• TASK TO CARRY OUT:
Return only the lines running from the line with "flat_start = nut_front" down to the line with "bpy.data.objects.remove(obj)", both included, exactly as they appear.

_ _ _ _ _ _ _

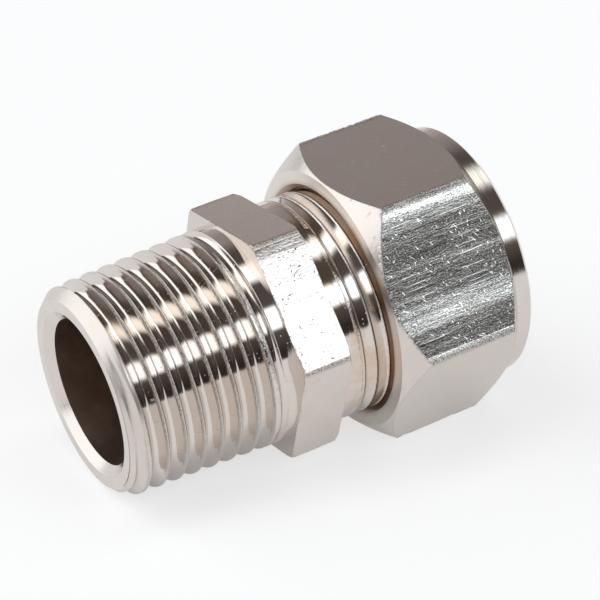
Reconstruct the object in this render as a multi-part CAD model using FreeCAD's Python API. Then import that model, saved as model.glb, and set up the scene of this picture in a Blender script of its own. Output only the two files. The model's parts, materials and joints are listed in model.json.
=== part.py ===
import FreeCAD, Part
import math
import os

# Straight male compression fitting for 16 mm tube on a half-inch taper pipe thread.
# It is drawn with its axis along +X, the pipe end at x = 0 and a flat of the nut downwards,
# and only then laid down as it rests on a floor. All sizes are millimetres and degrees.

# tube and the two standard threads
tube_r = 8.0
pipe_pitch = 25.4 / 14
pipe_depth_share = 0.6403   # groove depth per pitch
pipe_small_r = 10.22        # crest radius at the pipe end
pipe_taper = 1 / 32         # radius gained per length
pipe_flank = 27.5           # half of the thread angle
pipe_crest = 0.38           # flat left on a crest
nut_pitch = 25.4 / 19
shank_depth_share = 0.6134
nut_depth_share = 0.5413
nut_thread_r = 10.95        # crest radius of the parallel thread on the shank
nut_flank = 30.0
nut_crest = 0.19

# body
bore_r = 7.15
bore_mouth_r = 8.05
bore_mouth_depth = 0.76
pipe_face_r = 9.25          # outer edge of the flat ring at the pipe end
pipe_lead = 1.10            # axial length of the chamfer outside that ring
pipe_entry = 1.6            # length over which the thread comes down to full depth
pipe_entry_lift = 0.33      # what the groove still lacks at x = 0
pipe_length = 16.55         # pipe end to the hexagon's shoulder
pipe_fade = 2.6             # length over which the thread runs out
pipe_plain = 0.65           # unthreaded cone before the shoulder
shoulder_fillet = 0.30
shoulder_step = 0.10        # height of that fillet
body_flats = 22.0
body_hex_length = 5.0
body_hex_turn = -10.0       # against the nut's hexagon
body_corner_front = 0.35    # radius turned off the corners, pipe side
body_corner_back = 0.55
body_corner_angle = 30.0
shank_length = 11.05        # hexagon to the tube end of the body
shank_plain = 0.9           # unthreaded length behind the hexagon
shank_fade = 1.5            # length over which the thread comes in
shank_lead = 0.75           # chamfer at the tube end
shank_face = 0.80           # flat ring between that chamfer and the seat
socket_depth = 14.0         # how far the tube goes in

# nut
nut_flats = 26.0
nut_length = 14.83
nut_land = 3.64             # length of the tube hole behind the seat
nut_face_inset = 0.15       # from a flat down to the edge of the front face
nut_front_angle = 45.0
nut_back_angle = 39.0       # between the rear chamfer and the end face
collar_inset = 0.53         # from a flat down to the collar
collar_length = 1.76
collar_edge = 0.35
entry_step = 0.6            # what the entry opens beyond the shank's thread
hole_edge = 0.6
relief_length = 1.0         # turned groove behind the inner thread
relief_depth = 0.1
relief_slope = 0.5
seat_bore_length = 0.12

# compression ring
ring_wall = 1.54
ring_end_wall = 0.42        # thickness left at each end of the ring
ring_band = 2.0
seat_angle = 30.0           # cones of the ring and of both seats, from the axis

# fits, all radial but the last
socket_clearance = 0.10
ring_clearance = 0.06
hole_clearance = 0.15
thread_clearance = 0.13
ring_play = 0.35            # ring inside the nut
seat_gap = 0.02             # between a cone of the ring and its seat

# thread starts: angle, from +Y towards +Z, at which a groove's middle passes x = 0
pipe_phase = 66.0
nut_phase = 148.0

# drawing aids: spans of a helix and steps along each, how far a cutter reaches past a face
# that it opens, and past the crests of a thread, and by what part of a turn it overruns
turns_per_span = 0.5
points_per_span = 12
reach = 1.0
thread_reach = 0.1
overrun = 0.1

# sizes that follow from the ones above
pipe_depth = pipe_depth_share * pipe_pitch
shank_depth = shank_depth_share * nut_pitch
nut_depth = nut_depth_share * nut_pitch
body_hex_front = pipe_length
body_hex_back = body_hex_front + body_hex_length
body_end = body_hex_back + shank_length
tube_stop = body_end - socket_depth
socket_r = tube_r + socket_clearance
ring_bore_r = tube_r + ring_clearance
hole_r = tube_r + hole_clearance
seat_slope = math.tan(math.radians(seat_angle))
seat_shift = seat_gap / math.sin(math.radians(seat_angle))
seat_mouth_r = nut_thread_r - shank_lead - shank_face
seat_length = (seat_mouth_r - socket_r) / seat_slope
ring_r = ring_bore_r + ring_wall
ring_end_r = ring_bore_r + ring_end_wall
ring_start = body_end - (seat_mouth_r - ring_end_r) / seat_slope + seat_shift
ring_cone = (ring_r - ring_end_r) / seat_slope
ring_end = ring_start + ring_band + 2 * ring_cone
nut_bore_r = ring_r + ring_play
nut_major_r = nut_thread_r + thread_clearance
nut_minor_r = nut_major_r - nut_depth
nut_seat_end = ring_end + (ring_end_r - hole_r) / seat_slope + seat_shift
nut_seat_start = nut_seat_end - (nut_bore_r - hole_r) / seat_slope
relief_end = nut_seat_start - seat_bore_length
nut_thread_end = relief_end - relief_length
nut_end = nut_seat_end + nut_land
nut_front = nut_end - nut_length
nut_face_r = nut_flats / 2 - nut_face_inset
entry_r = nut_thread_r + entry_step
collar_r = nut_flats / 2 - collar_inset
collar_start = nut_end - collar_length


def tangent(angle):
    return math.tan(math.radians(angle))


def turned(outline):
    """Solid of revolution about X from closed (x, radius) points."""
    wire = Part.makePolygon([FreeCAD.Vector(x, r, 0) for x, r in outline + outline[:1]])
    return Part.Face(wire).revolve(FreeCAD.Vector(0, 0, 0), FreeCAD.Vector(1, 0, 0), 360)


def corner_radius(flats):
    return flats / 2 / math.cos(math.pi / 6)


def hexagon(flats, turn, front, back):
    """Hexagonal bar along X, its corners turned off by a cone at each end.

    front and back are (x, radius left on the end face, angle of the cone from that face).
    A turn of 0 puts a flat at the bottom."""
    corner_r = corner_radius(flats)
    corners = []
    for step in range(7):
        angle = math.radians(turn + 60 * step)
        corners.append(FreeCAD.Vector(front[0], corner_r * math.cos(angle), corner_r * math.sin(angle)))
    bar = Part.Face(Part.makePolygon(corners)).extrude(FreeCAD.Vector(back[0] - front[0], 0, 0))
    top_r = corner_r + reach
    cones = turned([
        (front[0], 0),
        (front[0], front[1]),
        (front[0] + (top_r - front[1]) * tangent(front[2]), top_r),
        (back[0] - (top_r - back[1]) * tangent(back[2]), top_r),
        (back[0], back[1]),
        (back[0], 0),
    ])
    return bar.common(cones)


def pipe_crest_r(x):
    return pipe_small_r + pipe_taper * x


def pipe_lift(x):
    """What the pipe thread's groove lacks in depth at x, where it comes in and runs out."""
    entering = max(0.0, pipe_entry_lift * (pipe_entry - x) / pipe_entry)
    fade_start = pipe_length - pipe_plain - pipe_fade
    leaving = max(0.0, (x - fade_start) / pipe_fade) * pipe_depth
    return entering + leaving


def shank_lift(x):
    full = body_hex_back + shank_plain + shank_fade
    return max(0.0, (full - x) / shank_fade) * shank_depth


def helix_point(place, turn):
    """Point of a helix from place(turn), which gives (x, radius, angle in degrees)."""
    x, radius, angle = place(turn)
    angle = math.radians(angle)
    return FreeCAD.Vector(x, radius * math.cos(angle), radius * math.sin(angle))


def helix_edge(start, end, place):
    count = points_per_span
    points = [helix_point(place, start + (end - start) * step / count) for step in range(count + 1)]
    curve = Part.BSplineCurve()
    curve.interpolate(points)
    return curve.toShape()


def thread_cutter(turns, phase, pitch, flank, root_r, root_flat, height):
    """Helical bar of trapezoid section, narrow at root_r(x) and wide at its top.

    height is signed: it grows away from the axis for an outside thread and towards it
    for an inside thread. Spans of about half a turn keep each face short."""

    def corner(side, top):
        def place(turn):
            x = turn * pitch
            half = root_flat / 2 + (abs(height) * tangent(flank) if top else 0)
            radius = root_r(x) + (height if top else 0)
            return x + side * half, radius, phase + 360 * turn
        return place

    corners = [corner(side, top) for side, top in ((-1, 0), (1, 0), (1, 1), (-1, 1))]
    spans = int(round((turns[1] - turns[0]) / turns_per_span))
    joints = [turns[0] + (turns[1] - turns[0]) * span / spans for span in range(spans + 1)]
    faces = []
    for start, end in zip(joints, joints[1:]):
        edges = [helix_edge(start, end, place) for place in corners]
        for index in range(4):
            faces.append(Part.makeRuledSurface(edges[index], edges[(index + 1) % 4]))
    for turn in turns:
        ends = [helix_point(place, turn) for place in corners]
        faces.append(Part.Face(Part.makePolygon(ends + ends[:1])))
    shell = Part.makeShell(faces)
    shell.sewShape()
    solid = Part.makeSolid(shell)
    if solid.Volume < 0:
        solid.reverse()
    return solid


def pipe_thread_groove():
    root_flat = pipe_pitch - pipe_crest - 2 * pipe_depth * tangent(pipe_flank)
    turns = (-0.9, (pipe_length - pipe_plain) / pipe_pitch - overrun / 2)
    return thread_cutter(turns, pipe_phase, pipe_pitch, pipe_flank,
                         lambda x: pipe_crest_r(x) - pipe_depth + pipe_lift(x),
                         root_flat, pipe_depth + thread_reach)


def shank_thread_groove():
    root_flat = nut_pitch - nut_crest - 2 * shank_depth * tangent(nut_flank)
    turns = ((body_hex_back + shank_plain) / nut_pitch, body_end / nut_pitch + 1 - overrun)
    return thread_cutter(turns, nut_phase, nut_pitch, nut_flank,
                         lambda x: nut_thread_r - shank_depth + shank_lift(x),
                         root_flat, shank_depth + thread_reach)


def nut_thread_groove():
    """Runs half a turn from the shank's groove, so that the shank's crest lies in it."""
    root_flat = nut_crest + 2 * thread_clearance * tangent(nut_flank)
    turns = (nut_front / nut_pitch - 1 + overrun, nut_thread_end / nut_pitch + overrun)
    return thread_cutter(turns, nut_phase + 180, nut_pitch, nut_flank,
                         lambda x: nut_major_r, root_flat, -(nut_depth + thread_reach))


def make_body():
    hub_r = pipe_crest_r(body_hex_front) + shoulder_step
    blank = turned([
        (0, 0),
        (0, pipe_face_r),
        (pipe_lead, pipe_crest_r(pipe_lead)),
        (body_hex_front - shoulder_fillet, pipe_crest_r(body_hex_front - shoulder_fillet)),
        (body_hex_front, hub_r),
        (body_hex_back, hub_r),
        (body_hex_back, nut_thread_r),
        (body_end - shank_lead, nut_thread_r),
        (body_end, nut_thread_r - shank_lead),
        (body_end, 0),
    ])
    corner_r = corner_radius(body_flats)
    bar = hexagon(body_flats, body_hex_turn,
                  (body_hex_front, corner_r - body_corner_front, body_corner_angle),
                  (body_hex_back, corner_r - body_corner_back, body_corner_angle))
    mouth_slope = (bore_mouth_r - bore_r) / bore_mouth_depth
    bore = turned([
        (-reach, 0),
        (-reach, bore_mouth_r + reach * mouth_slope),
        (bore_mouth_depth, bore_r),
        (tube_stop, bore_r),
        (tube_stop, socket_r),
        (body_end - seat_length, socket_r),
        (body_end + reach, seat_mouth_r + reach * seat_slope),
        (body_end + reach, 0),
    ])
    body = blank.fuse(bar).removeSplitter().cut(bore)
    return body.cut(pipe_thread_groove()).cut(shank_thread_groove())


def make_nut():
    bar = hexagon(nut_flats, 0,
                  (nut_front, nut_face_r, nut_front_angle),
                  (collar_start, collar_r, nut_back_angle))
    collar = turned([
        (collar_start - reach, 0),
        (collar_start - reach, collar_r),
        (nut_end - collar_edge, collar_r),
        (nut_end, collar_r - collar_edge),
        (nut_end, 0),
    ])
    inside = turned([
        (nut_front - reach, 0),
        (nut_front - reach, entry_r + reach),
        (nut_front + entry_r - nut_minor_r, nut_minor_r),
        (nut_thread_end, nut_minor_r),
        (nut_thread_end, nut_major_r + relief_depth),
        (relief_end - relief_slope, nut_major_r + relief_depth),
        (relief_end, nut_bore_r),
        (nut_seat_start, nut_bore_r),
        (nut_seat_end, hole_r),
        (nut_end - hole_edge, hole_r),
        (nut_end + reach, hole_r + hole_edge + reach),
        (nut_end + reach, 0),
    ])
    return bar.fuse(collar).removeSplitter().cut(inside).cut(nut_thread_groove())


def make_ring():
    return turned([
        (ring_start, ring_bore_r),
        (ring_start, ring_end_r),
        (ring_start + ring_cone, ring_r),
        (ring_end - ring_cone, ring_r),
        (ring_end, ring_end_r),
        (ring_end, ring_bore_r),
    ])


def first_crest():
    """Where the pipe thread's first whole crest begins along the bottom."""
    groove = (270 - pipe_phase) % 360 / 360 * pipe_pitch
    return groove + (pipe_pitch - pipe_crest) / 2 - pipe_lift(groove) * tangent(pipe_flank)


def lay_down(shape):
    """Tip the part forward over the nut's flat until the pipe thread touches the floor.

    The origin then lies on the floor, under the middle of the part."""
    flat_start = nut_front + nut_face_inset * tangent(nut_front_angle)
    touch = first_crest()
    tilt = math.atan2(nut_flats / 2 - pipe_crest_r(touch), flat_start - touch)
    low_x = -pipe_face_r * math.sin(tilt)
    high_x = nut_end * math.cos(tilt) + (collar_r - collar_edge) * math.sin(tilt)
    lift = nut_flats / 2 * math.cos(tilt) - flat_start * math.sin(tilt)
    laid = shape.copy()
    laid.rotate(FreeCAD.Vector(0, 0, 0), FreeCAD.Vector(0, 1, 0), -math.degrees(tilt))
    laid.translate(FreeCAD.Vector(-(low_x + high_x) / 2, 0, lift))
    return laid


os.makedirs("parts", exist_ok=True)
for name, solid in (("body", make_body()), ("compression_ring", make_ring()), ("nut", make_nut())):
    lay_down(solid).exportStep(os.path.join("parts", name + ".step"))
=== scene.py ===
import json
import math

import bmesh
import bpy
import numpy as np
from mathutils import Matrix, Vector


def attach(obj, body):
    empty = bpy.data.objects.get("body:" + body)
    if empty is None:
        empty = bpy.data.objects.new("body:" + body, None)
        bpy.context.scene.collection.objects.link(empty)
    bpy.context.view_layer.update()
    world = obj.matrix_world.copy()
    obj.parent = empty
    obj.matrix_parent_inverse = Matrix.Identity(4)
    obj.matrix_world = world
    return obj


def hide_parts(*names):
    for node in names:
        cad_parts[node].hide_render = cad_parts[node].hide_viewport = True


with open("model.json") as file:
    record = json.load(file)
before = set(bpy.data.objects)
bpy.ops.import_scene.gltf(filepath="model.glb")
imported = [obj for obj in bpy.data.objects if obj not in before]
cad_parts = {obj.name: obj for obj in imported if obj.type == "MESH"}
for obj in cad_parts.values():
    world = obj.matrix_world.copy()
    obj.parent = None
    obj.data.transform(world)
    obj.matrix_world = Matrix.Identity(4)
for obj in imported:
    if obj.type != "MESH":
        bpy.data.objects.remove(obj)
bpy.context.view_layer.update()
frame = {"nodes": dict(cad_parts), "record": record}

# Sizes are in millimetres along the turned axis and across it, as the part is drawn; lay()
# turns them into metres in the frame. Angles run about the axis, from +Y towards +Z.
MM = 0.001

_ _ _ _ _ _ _

• TASK RESPONSE:
    flat_start = nut_front + nut_face_inset * tangent(nut_front_angle)
    touch = first_crest()
    tilt = math.atan2(nut_flats / 2 - pipe_crest_r(touch), flat_start - touch)
    low_x = -pipe_face_r * math.sin(tilt)
    high_x = nut_end * math.cos(tilt) + (collar_r - collar_edge) * math.sin(tilt)
    lift = nut_flats / 2 * math.cos(tilt) - flat_start * math.sin(tilt)
    laid = shape.copy()
    laid.rotate(FreeCAD.Vector(0, 0, 0), FreeCAD.Vector(0, 1, 0), -math.degrees(tilt))
    laid.translate(FreeCAD.Vector(-(low_x + high_x) / 2, 0, lift))
    return laid


os.makedirs("parts", exist_ok=True)
for name, solid in (("body", make_body()), ("compression_ring", make_ring()), ("nut", make_nut())):
    lay_down(solid).exportStep(os.path.join("parts", name + ".step"))
=== scene.py ===
import json
import math

import bmesh
import bpy
import numpy as np
from mathutils import Matrix, Vector


def attach(obj, body):
    empty = bpy.data.objects.get("body:" + body)
    if empty is None:
        empty = bpy.data.objects.new("body:" + body, None)
        bpy.context.scene.collection.objects.link(empty)
    bpy.context.view_layer.update()
    world = obj.matrix_world.copy()
    obj.parent = empty
    obj.matrix_parent_inverse = Matrix.Identity(4)
    obj.matrix_world = world
    return obj


def hide_parts(*names):
    for node in names:
        cad_parts[node].hide_render = cad_parts[node].hide_viewport = True


with open("model.json") as file:
    record = json.load(file)
before = set(bpy.data.objects)
bpy.ops.import_scene.gltf(filepath="model.glb")
imported = [obj for obj in bpy.data.objects if obj not in before]
cad_parts = {obj.name: obj for obj in imported if obj.type == "MESH"}
for obj in cad_parts.values():
    world = obj.matrix_world.copy()
    obj.parent = None
    obj.data.transform(world)
    obj.matrix_world = Matrix.Identity(4)
for obj in imported:
    if obj.type != "MESH":
        bpy.data.objects.remove(obj)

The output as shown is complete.